__PROBLEM STATEMENT__
Each line of the material below should be reproduced exactly.

Object data in JSON:

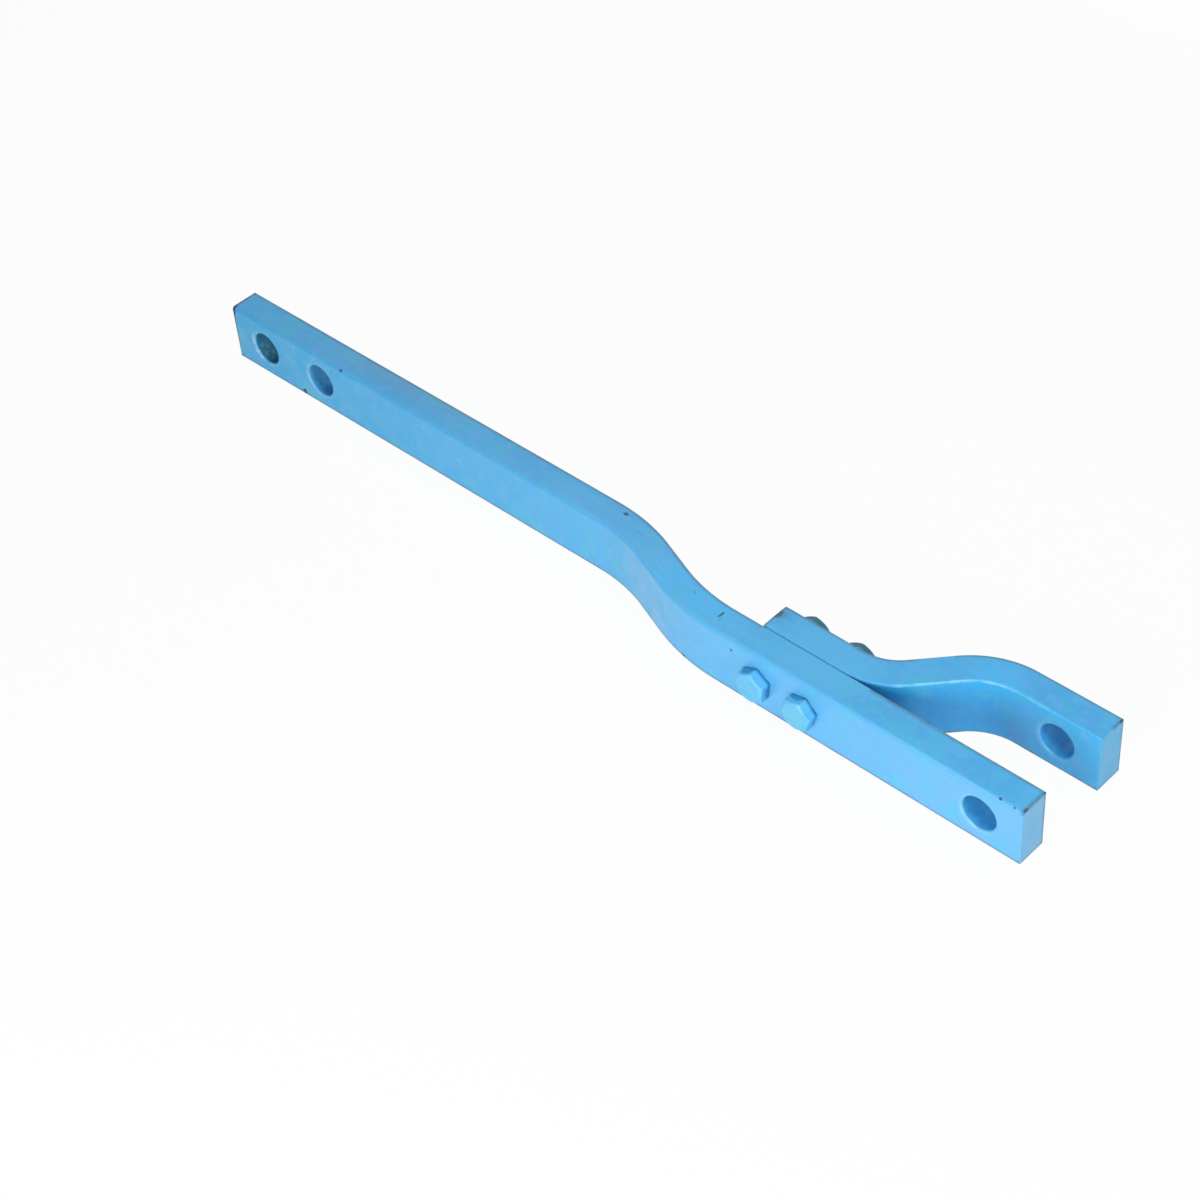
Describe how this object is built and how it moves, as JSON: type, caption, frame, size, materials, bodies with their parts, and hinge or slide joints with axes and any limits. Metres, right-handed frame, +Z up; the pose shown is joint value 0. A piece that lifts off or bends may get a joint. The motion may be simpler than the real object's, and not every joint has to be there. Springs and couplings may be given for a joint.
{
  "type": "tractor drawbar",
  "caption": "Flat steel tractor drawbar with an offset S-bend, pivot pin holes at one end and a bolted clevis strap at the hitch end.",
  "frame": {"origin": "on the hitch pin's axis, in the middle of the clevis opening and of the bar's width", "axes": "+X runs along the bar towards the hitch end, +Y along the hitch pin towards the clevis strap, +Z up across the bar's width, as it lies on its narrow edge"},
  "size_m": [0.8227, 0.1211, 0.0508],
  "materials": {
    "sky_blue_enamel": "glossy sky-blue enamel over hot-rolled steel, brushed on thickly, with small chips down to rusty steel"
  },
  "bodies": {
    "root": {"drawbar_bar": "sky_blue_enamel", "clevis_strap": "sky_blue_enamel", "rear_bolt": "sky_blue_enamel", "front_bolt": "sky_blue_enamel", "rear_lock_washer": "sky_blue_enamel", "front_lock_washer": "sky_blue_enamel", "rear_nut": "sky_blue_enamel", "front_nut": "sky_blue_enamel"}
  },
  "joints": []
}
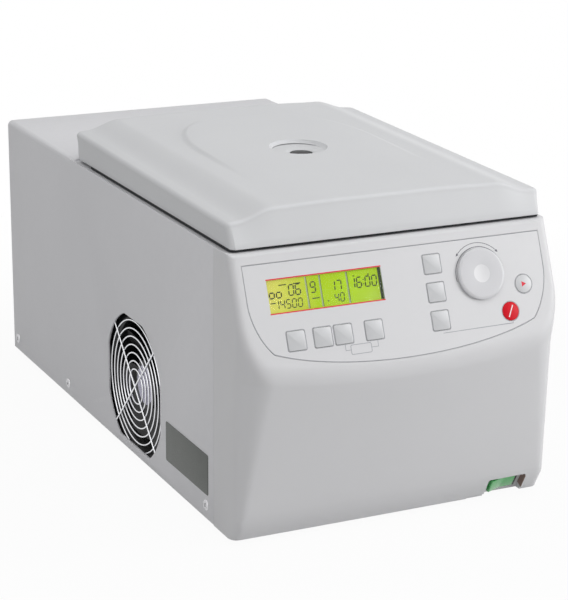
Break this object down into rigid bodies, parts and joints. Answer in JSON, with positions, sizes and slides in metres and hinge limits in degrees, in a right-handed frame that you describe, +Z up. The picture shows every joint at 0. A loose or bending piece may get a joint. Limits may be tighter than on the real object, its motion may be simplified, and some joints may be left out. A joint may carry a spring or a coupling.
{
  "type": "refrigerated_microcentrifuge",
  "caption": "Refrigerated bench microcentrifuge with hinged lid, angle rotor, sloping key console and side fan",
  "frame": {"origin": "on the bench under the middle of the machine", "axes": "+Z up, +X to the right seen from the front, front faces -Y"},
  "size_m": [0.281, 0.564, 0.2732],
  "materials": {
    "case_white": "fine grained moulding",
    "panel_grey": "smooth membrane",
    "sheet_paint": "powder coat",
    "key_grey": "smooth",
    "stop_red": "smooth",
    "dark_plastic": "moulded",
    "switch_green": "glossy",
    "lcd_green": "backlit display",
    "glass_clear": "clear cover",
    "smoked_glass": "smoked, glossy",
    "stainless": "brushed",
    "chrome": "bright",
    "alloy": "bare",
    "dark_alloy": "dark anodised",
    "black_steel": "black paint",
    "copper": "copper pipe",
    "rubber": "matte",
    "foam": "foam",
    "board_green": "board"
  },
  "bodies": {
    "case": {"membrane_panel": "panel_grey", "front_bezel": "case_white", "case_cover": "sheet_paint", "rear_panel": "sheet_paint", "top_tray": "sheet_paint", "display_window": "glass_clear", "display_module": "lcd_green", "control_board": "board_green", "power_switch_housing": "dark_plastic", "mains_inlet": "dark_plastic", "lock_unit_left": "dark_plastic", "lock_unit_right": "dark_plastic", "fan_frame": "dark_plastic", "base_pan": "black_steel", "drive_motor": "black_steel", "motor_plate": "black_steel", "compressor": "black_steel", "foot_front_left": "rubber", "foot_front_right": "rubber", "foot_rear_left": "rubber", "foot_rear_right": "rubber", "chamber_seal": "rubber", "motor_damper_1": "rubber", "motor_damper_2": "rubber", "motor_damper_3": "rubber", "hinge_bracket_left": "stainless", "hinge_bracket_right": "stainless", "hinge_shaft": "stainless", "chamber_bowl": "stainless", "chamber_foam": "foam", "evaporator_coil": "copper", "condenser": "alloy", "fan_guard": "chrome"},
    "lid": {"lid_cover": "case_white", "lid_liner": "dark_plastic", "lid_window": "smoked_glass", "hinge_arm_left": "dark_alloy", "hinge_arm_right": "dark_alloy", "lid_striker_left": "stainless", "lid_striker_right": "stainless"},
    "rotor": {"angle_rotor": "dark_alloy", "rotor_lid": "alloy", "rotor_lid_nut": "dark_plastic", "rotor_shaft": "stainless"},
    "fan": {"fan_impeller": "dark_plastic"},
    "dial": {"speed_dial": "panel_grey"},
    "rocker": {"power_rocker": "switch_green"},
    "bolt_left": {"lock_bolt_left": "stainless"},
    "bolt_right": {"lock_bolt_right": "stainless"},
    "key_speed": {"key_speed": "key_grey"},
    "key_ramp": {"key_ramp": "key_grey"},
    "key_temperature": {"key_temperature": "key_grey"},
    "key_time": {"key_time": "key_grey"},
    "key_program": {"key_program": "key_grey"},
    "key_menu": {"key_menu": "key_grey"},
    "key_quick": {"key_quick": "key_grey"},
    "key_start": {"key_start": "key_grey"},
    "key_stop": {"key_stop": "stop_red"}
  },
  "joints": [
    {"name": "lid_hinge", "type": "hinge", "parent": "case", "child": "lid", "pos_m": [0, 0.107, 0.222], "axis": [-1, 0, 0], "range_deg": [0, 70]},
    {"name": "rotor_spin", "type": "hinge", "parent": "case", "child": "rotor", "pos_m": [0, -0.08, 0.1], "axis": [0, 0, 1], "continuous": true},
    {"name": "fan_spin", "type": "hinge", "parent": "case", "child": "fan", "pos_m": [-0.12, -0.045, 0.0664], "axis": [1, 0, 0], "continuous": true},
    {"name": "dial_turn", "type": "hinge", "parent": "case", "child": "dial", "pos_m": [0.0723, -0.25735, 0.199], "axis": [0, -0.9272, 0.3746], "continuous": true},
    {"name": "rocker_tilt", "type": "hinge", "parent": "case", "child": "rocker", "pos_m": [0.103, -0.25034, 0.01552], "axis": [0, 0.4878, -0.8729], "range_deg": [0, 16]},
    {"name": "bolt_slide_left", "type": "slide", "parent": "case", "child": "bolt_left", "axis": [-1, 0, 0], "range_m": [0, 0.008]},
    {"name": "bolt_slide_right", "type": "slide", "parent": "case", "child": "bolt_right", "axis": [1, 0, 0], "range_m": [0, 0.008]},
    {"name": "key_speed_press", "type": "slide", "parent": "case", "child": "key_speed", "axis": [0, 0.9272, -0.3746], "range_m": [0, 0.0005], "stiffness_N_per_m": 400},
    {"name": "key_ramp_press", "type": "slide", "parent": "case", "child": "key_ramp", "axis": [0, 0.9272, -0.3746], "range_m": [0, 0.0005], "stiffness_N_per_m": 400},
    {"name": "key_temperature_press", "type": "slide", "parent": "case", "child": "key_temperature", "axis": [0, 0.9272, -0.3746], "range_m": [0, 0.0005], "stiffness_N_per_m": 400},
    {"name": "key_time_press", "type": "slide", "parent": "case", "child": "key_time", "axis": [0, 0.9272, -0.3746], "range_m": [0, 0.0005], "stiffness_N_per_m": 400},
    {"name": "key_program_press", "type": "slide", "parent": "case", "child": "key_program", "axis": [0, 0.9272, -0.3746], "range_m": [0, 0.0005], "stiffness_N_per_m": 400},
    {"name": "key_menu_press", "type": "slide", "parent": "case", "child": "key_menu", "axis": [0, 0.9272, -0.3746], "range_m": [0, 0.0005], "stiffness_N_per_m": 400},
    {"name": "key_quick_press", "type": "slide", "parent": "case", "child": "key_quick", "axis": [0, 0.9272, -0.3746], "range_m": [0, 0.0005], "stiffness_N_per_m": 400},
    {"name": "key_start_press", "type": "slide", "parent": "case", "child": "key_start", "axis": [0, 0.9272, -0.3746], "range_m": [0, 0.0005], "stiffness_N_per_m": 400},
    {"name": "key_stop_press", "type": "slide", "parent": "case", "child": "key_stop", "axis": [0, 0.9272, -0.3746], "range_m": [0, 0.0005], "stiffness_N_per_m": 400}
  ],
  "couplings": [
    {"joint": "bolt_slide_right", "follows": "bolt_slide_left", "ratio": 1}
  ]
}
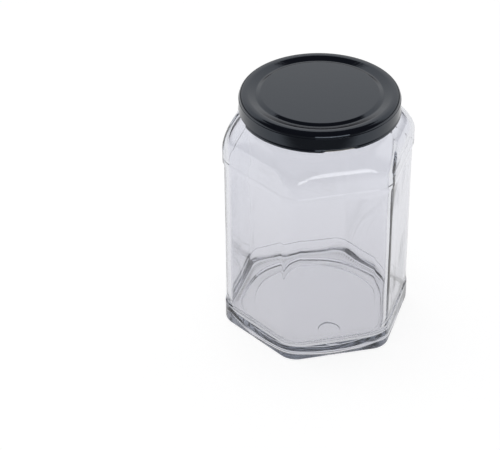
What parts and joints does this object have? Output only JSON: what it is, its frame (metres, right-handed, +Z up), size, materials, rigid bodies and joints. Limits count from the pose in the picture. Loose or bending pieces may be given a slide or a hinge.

__WRITTEN ANSWER__
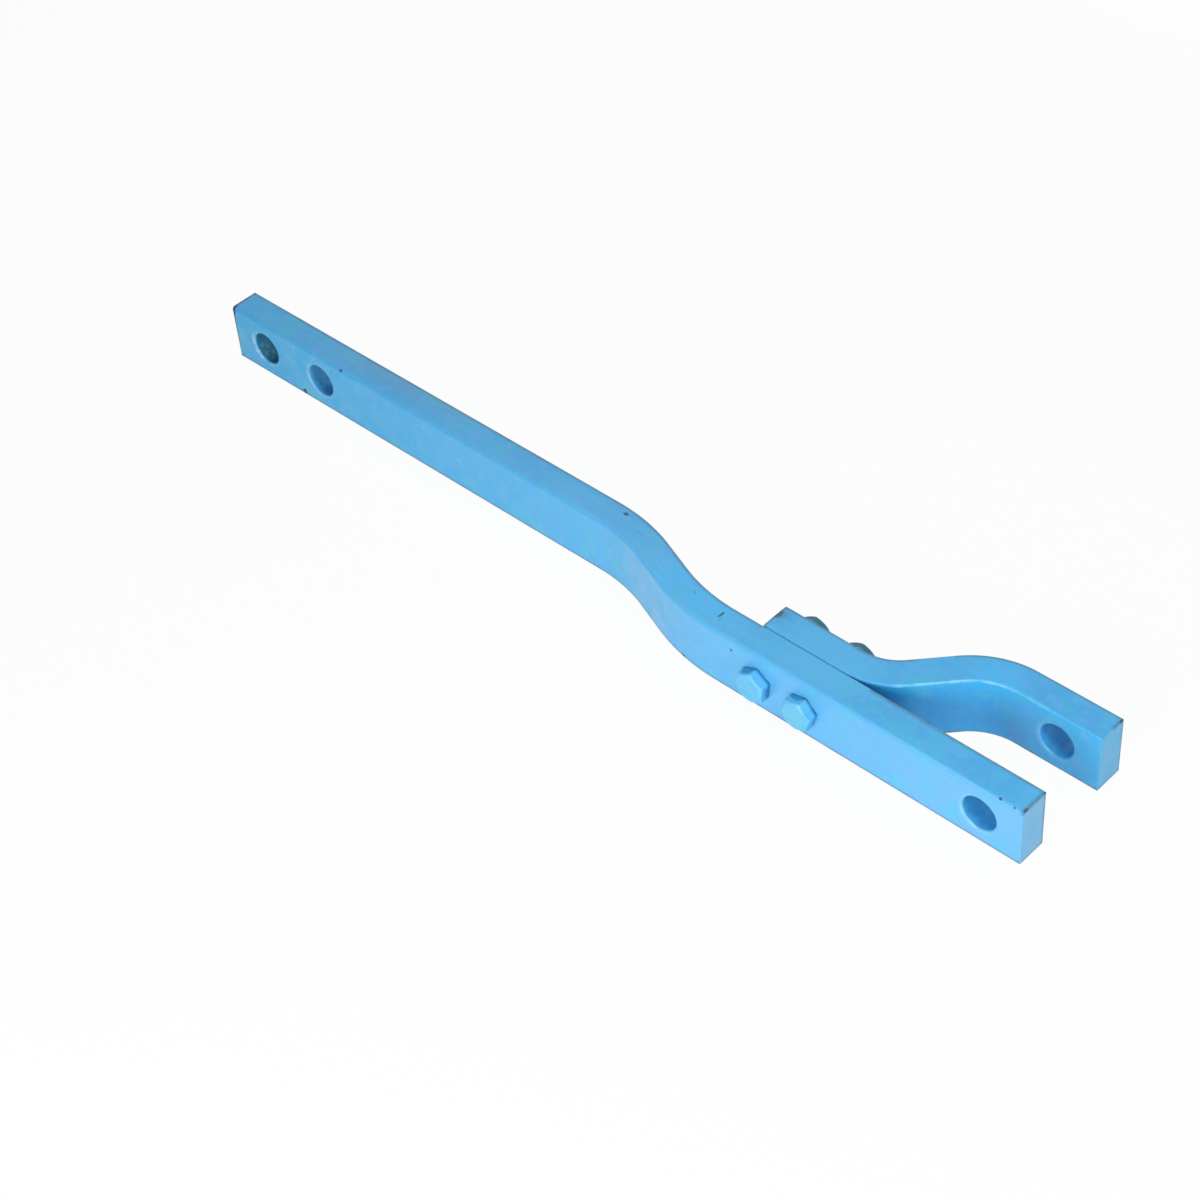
Describe how this object is built and how it moves, as JSON: type, caption, frame, size, materials, bodies with their parts, and hinge or slide joints with axes and any limits. Metres, right-handed frame, +Z up; the pose shown is joint value 0. A piece that lifts off or bends may get a joint. The motion may be simpler than the real object's, and not every joint has to be there. Springs and couplings may be given for a joint.
{
  "type": "tractor drawbar",
  "caption": "Flat steel tractor drawbar with an offset S-bend, pivot pin holes at one end and a bolted clevis strap at the hitch end.",
  "frame": {"origin": "on the hitch pin's axis, in the middle of the clevis opening and of the bar's width", "axes": "+X runs along the bar towards the hitch end, +Y along the hitch pin towards the clevis strap, +Z up across the bar's width, as it lies on its narrow edge"},
  "size_m": [0.8227, 0.1211, 0.0508],
  "materials": {
    "sky_blue_enamel": "glossy sky-blue enamel over hot-rolled steel, brushed on thickly, with small chips down to rusty steel"
  },
  "bodies": {
    "root": {"drawbar_bar": "sky_blue_enamel", "clevis_strap": "sky_blue_enamel", "rear_bolt": "sky_blue_enamel", "front_bolt": "sky_blue_enamel", "rear_lock_washer": "sky_blue_enamel", "front_lock_washer": "sky_blue_enamel", "rear_nut": "sky_blue_enamel", "front_nut": "sky_blue_enamel"}
  },
  "joints": []
}
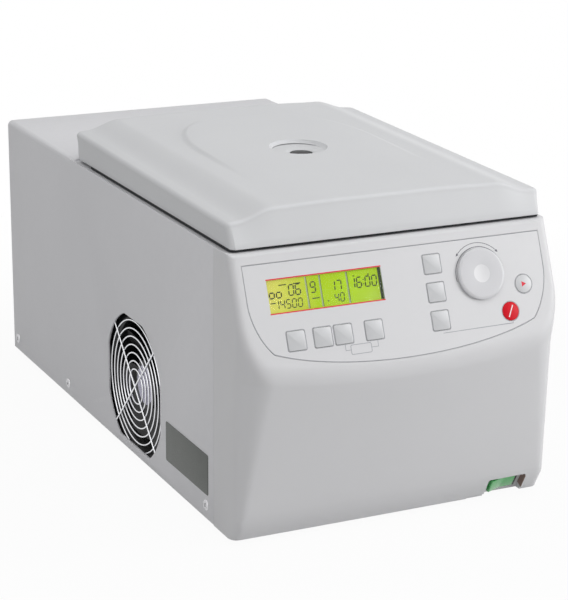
Break this object down into rigid bodies, parts and joints. Answer in JSON, with positions, sizes and slides in metres and hinge limits in degrees, in a right-handed frame that you describe, +Z up. The picture shows every joint at 0. A loose or bending piece may get a joint. Limits may be tighter than on the real object, its motion may be simplified, and some joints may be left out. A joint may carry a spring or a coupling.
{
  "type": "refrigerated_microcentrifuge",
  "caption": "Refrigerated bench microcentrifuge with hinged lid, angle rotor, sloping key console and side fan",
  "frame": {"origin": "on the bench under the middle of the machine", "axes": "+Z up, +X to the right seen from the front, front faces -Y"},
  "size_m": [0.281, 0.564, 0.2732],
  "materials": {
    "case_white": "fine grained moulding",
    "panel_grey": "smooth membrane",
    "sheet_paint": "powder coat",
    "key_grey": "smooth",
    "stop_red": "smooth",
    "dark_plastic": "moulded",
    "switch_green": "glossy",
    "lcd_green": "backlit display",
    "glass_clear": "clear cover",
    "smoked_glass": "smoked, glossy",
    "stainless": "brushed",
    "chrome": "bright",
    "alloy": "bare",
    "dark_alloy": "dark anodised",
    "black_steel": "black paint",
    "copper": "copper pipe",
    "rubber": "matte",
    "foam": "foam",
    "board_green": "board"
  },
  "bodies": {
    "case": {"membrane_panel": "panel_grey", "front_bezel": "case_white", "case_cover": "sheet_paint", "rear_panel": "sheet_paint", "top_tray": "sheet_paint", "display_window": "glass_clear", "display_module": "lcd_green", "control_board": "board_green", "power_switch_housing": "dark_plastic", "mains_inlet": "dark_plastic", "lock_unit_left": "dark_plastic", "lock_unit_right": "dark_plastic", "fan_frame": "dark_plastic", "base_pan": "black_steel", "drive_motor": "black_steel", "motor_plate": "black_steel", "compressor": "black_steel", "foot_front_left": "rubber", "foot_front_right": "rubber", "foot_rear_left": "rubber", "foot_rear_right": "rubber", "chamber_seal": "rubber", "motor_damper_1": "rubber", "motor_damper_2": "rubber", "motor_damper_3": "rubber", "hinge_bracket_left": "stainless", "hinge_bracket_right": "stainless", "hinge_shaft": "stainless", "chamber_bowl": "stainless", "chamber_foam": "foam", "evaporator_coil": "copper", "condenser": "alloy", "fan_guard": "chrome"},
    "lid": {"lid_cover": "case_white", "lid_liner": "dark_plastic", "lid_window": "smoked_glass", "hinge_arm_left": "dark_alloy", "hinge_arm_right": "dark_alloy", "lid_striker_left": "stainless", "lid_striker_right": "stainless"},
    "rotor": {"angle_rotor": "dark_alloy", "rotor_lid": "alloy", "rotor_lid_nut": "dark_plastic", "rotor_shaft": "stainless"},
    "fan": {"fan_impeller": "dark_plastic"},
    "dial": {"speed_dial": "panel_grey"},
    "rocker": {"power_rocker": "switch_green"},
    "bolt_left": {"lock_bolt_left": "stainless"},
    "bolt_right": {"lock_bolt_right": "stainless"},
    "key_speed": {"key_speed": "key_grey"},
    "key_ramp": {"key_ramp": "key_grey"},
    "key_temperature": {"key_temperature": "key_grey"},
    "key_time": {"key_time": "key_grey"},
    "key_program": {"key_program": "key_grey"},
    "key_menu": {"key_menu": "key_grey"},
    "key_quick": {"key_quick": "key_grey"},
    "key_start": {"key_start": "key_grey"},
    "key_stop": {"key_stop": "stop_red"}
  },
  "joints": [
    {"name": "lid_hinge", "type": "hinge", "parent": "case", "child": "lid", "pos_m": [0, 0.107, 0.222], "axis": [-1, 0, 0], "range_deg": [0, 70]},
    {"name": "rotor_spin", "type": "hinge", "parent": "case", "child": "rotor", "pos_m": [0, -0.08, 0.1], "axis": [0, 0, 1], "continuous": true},
    {"name": "fan_spin", "type": "hinge", "parent": "case", "child": "fan", "pos_m": [-0.12, -0.045, 0.0664], "axis": [1, 0, 0], "continuous": true},
    {"name": "dial_turn", "type": "hinge", "parent": "case", "child": "dial", "pos_m": [0.0723, -0.25735, 0.199], "axis": [0, -0.9272, 0.3746], "continuous": true},
    {"name": "rocker_tilt", "type": "hinge", "parent": "case", "child": "rocker", "pos_m": [0.103, -0.25034, 0.01552], "axis": [0, 0.4878, -0.8729], "range_deg": [0, 16]},
    {"name": "bolt_slide_left", "type": "slide", "parent": "case", "child": "bolt_left", "axis": [-1, 0, 0], "range_m": [0, 0.008]},
    {"name": "bolt_slide_right", "type": "slide", "parent": "case", "child": "bolt_right", "axis": [1, 0, 0], "range_m": [0, 0.008]},
    {"name": "key_speed_press", "type": "slide", "parent": "case", "child": "key_speed", "axis": [0, 0.9272, -0.3746], "range_m": [0, 0.0005], "stiffness_N_per_m": 400},
    {"name": "key_ramp_press", "type": "slide", "parent": "case", "child": "key_ramp", "axis": [0, 0.9272, -0.3746], "range_m": [0, 0.0005], "stiffness_N_per_m": 400},
    {"name": "key_temperature_press", "type": "slide", "parent": "case", "child": "key_temperature", "axis": [0, 0.9272, -0.3746], "range_m": [0, 0.0005], "stiffness_N_per_m": 400},
    {"name": "key_time_press", "type": "slide", "parent": "case", "child": "key_time", "axis": [0, 0.9272, -0.3746], "range_m": [0, 0.0005], "stiffness_N_per_m": 400},
    {"name": "key_program_press", "type": "slide", "parent": "case", "child": "key_program", "axis": [0, 0.9272, -0.3746], "range_m": [0, 0.0005], "stiffness_N_per_m": 400},
    {"name": "key_menu_press", "type": "slide", "parent": "case", "child": "key_menu", "axis": [0, 0.9272, -0.3746], "range_m": [0, 0.0005], "stiffness_N_per_m": 400},
    {"name": "key_quick_press", "type": "slide", "parent": "case", "child": "key_quick", "axis": [0, 0.9272, -0.3746], "range_m": [0, 0.0005], "stiffness_N_per_m": 400},
    {"name": "key_start_press", "type": "slide", "parent": "case", "child": "key_start", "axis": [0, 0.9272, -0.3746], "range_m": [0, 0.0005], "stiffness_N_per_m": 400},
    {"name": "key_stop_press", "type": "slide", "parent": "case", "child": "key_stop", "axis": [0, 0.9272, -0.3746], "range_m": [0, 0.0005], "stiffness_N_per_m": 400}
  ],
  "couplings": [
    {"joint": "bolt_slide_right", "follows": "bolt_slide_left", "ratio": 1}
  ]
}
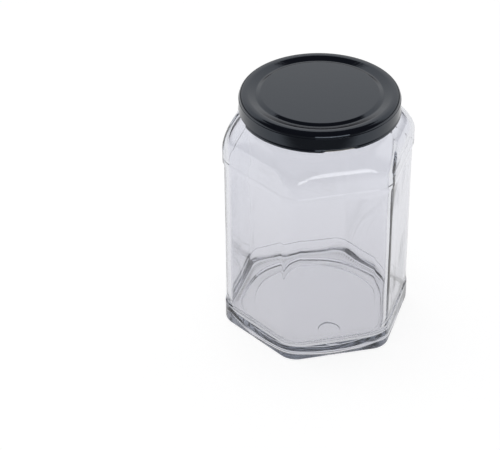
What parts and joints does this object have? Output only JSON: what it is, its frame (metres, right-handed, +Z up), size, materials, rigid bodies and joints. Limits count from the pose in the picture. Loose or bending pieces may be given a slide or a hinge.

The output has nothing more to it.